Dominicana hat gesagt.:
			
		

> Dabei liegen die Bilder immer im selben Verzeichnis, wie die Class. Hier z.B "xyz.jar/hp/Deutschland.gif". "FrameRechts" ist in dem Fall der Name der Klasse, welche unter "xyz.jar/hp/FrameRechts.class" gespeichert ist.


Nur ist es eben nicht unbedingt wünschenswert Resourcen und Klassen im selben Verzeichnis zu speichern. 
Ausserdem scheint ich_wills_wissen's Code auf den ersten Blick korrekt zu sein, daher die Frage ob die Bilder auch wirklich mit in das jar verpackt wurden und Eclipse nicht nur die class Dateien exportiert hat.


----------



## 8ull23y3 (25. Mai 2006)

Öffne mal dein Jar-File mit einem Packer alá WinRar oder ähnlichem und schau mal nach ob da deine Bildchen mit drin sind.

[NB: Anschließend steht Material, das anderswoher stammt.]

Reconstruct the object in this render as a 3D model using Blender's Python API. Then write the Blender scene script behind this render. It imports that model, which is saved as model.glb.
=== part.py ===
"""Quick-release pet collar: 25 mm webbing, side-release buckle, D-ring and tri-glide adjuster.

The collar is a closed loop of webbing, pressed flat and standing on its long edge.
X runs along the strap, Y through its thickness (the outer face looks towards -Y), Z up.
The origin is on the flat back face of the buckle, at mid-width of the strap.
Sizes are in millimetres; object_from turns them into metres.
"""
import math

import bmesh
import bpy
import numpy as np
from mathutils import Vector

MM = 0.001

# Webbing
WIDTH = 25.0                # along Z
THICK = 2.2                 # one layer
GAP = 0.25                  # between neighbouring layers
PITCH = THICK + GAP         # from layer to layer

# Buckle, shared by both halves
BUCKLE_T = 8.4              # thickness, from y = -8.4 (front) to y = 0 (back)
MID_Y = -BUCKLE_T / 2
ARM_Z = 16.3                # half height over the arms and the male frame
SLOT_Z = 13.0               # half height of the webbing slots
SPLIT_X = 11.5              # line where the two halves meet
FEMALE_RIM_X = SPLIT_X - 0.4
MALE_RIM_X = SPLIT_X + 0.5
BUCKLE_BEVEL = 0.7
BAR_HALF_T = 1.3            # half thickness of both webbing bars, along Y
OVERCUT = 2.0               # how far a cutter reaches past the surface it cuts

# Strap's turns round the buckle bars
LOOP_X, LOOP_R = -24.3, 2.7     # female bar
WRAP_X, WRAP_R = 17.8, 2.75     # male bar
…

Das ist das was Wildcard meinte.


----------



## ich_wills_wissen (26. Mai 2006)

Hallo zusammen,

vielen Dank erstmal für die Vielen Antworten.
Die Bilddateien sind in dem jar-file enthalten (hatte ich ja weiter oben geschrieben)



> Das Jar-file sieht so aus:
> 
> [...]
> rat2/bild.jpg
> ...




Mit ist vorhin aufgefallen, daß das Laden von Bildern aus einer anderen Klasse heraus funktioniert,
und zwar mit einer absoluten Pfadangabe "/rat2/Bilddatei.jpg".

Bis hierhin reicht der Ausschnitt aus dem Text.